State the number of lines where "from" appears. Add nothing else.
•••••
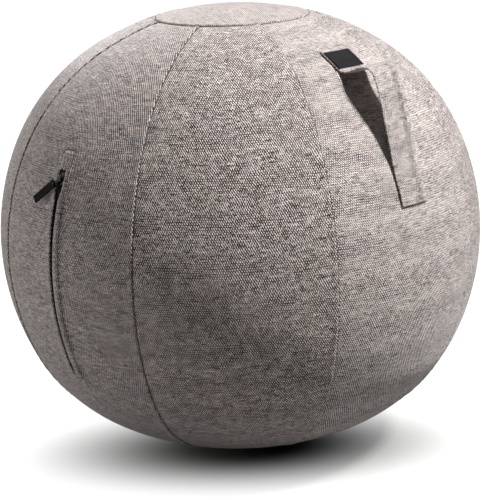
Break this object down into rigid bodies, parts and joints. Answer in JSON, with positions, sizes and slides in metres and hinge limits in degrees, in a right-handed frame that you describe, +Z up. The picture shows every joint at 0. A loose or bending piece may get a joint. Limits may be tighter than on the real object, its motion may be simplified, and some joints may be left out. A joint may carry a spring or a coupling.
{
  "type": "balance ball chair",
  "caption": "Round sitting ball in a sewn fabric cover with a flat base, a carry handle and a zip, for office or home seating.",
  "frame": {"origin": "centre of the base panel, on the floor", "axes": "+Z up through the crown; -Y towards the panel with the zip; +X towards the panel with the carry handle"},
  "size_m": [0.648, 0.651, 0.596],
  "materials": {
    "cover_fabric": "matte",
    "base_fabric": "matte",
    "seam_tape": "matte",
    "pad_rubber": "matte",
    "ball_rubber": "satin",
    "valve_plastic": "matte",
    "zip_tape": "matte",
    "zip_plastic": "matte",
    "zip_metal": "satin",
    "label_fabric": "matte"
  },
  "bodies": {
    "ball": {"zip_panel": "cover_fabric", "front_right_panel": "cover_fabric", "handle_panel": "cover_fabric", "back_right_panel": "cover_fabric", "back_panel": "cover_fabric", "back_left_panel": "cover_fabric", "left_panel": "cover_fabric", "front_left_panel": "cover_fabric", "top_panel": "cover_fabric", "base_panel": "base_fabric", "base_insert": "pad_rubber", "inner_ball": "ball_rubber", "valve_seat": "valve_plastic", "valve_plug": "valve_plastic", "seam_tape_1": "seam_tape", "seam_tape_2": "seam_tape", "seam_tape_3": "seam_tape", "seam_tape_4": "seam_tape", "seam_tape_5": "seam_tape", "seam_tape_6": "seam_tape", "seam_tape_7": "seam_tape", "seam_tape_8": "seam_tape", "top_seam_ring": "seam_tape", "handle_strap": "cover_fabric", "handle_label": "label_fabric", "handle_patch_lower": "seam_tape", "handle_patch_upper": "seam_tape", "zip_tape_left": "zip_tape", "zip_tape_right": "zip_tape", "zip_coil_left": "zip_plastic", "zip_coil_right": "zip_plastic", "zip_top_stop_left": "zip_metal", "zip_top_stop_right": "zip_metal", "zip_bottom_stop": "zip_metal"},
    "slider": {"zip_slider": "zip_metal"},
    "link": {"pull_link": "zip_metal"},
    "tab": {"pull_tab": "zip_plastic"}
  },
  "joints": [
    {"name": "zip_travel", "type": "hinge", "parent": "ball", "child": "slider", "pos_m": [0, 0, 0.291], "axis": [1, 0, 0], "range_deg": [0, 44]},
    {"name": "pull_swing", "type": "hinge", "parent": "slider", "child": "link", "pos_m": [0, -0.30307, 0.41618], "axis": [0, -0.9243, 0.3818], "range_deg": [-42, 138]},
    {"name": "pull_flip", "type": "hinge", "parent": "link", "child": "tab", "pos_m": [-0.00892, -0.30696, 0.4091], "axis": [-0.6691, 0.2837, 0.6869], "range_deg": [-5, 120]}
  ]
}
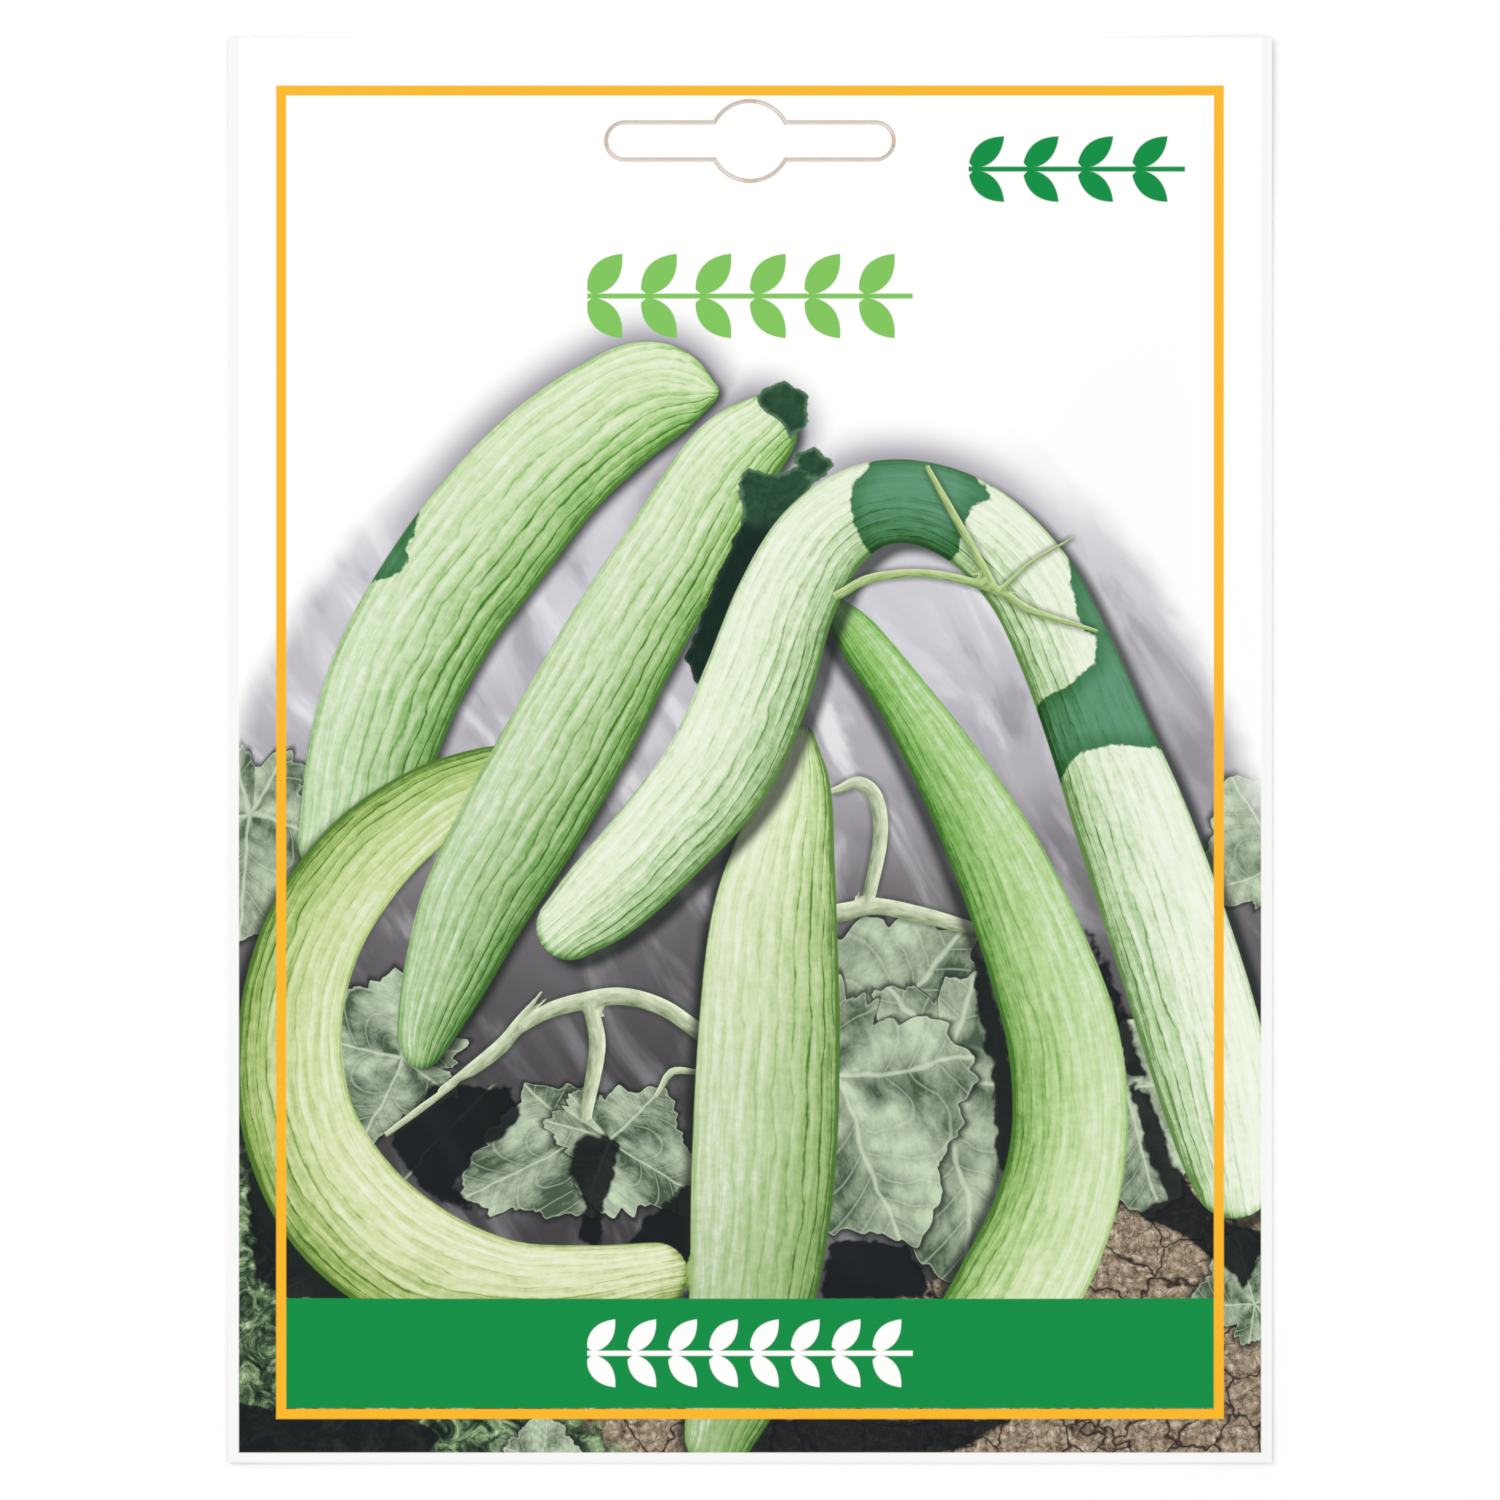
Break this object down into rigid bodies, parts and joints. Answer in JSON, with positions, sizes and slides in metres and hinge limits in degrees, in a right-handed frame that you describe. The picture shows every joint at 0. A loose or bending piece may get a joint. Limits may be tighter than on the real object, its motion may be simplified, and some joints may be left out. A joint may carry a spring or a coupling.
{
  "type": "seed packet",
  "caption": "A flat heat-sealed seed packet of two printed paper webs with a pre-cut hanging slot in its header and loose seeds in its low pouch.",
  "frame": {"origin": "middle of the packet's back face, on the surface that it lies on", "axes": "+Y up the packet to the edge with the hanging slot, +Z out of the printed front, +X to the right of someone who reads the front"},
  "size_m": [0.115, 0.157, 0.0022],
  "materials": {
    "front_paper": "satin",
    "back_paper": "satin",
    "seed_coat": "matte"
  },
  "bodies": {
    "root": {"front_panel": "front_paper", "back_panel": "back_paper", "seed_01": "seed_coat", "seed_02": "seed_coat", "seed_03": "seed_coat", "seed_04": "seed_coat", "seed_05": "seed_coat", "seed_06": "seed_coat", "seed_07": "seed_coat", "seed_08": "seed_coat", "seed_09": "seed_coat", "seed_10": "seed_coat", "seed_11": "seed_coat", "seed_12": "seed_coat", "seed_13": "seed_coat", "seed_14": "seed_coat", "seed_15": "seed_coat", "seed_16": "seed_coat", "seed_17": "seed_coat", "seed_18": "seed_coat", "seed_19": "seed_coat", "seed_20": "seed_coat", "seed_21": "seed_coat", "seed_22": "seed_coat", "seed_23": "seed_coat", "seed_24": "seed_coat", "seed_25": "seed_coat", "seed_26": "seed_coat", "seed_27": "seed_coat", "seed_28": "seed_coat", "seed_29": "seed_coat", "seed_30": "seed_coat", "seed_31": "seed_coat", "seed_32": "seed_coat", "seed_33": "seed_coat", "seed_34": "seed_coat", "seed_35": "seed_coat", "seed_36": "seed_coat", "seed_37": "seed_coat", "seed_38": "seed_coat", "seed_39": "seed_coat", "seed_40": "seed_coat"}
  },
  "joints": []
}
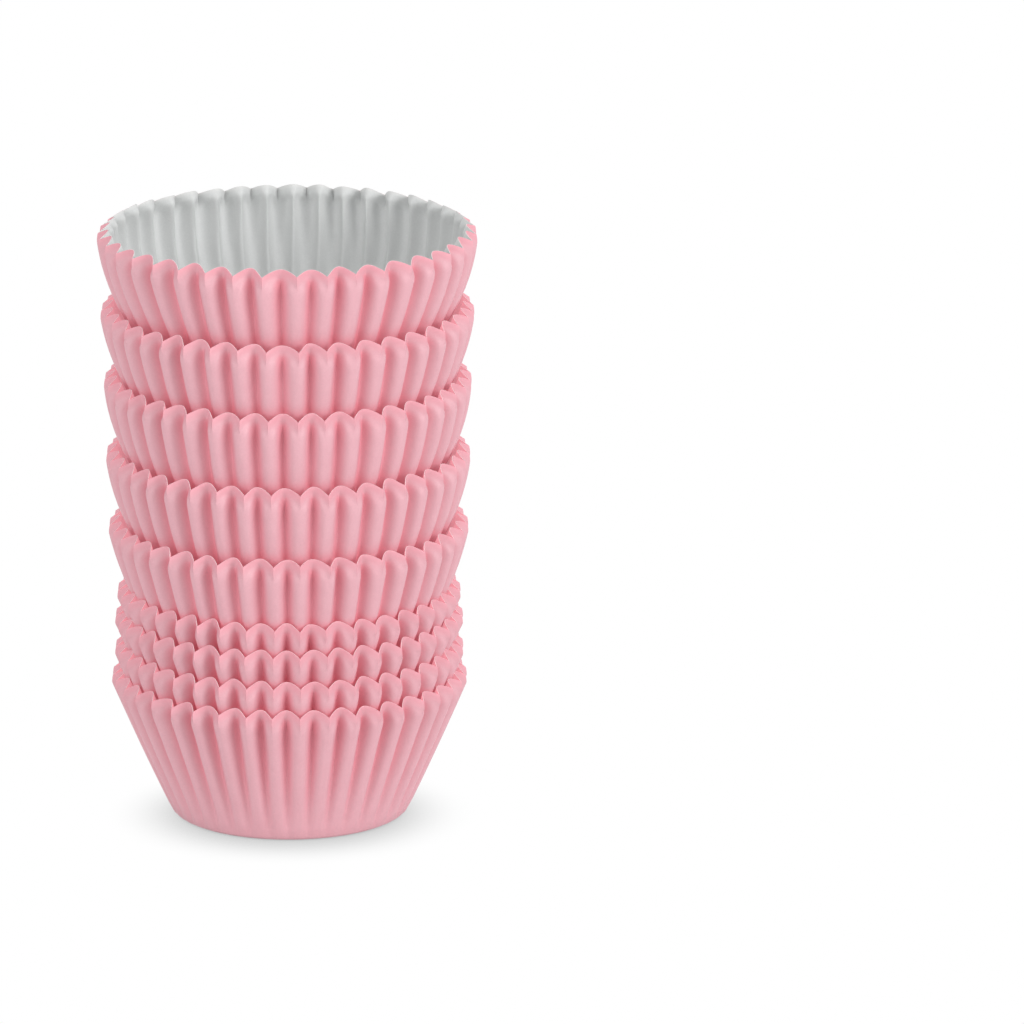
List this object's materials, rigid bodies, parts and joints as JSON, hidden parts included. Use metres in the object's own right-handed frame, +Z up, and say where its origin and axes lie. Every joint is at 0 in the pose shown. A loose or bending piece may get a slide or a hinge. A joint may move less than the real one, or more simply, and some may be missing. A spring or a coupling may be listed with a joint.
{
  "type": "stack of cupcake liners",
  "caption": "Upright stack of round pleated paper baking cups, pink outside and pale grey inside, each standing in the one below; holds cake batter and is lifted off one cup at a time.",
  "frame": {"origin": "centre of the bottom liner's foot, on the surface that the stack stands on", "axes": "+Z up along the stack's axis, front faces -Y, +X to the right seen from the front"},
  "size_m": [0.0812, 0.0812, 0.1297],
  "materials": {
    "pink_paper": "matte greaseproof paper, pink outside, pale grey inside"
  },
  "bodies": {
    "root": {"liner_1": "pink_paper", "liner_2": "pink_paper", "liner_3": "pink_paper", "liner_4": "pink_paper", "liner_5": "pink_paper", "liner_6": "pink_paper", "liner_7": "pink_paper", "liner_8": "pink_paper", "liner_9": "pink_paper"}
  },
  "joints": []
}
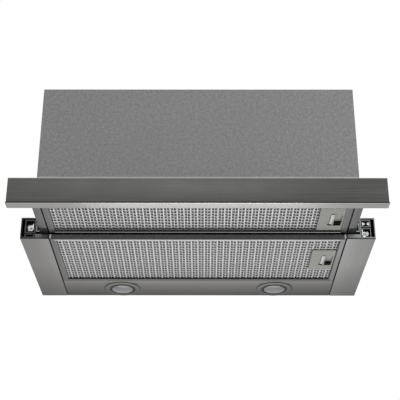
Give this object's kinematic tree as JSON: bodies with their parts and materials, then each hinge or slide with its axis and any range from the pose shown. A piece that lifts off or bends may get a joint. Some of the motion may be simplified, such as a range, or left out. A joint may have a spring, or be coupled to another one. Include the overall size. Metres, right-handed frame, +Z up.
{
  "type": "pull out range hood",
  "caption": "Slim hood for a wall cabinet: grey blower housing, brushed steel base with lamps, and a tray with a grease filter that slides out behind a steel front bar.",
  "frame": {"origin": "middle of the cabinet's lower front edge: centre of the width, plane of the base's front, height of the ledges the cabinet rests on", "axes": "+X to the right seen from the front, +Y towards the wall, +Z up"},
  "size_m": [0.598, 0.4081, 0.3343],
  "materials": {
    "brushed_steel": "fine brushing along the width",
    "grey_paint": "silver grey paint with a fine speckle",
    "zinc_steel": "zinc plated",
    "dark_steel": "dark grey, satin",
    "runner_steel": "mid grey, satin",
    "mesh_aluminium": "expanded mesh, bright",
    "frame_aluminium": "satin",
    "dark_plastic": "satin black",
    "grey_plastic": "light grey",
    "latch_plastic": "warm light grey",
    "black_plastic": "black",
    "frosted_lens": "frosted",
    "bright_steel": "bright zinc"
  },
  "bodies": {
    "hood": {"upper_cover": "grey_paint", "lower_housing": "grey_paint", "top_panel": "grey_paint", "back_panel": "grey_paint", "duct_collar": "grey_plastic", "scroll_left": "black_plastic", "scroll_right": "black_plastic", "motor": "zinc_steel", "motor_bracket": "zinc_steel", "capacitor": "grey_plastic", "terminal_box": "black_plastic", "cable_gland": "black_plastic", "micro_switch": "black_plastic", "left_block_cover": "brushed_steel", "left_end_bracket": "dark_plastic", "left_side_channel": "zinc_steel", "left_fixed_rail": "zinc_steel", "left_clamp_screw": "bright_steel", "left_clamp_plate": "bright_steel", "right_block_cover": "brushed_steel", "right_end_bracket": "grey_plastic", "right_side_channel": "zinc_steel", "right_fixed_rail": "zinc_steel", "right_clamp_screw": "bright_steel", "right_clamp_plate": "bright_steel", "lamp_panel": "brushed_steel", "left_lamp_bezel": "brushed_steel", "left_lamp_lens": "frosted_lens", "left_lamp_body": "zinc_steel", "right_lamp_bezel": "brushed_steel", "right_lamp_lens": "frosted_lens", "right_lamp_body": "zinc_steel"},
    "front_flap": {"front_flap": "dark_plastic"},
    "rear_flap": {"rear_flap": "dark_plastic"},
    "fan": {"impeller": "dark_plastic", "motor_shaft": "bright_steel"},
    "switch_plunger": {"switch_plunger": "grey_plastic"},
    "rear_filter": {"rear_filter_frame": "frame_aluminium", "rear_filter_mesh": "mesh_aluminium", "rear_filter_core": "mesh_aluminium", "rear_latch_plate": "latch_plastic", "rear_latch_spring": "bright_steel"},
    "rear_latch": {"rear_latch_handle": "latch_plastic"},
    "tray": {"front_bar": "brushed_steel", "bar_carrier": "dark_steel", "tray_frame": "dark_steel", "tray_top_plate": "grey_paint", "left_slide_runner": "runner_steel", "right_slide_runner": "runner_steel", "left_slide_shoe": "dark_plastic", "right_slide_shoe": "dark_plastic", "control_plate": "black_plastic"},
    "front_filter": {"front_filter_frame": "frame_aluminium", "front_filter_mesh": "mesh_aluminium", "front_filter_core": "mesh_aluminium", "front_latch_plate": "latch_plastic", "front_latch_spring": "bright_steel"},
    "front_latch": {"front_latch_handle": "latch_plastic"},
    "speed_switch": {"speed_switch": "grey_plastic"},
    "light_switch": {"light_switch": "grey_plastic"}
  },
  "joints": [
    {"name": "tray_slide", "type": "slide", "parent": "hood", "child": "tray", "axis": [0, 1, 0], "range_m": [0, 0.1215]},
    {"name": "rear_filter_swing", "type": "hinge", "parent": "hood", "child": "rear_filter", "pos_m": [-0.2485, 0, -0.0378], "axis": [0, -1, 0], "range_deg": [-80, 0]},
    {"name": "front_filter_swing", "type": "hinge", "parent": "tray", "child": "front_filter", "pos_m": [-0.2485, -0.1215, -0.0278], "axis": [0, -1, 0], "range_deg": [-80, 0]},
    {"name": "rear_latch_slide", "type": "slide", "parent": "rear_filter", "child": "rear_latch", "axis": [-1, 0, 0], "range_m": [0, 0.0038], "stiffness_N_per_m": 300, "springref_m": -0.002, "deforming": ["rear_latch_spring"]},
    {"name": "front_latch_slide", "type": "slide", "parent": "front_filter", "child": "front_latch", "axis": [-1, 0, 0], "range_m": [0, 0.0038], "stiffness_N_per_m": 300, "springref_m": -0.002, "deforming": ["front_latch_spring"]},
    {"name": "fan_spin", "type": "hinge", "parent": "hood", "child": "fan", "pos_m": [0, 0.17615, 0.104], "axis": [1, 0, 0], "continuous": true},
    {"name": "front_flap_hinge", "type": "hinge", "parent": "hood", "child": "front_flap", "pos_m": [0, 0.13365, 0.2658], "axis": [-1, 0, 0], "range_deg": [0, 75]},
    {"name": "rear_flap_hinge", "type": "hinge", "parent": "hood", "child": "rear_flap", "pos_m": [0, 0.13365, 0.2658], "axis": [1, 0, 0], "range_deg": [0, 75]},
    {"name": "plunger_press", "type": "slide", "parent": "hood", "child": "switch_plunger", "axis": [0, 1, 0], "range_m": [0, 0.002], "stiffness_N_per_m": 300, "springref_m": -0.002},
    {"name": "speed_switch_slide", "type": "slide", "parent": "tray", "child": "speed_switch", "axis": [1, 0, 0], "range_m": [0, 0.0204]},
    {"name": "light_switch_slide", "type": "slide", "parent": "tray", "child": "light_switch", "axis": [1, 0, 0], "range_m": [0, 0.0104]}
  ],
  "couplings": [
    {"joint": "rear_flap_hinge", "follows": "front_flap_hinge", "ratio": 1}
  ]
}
•••••
• _Answer to the exercise_: 3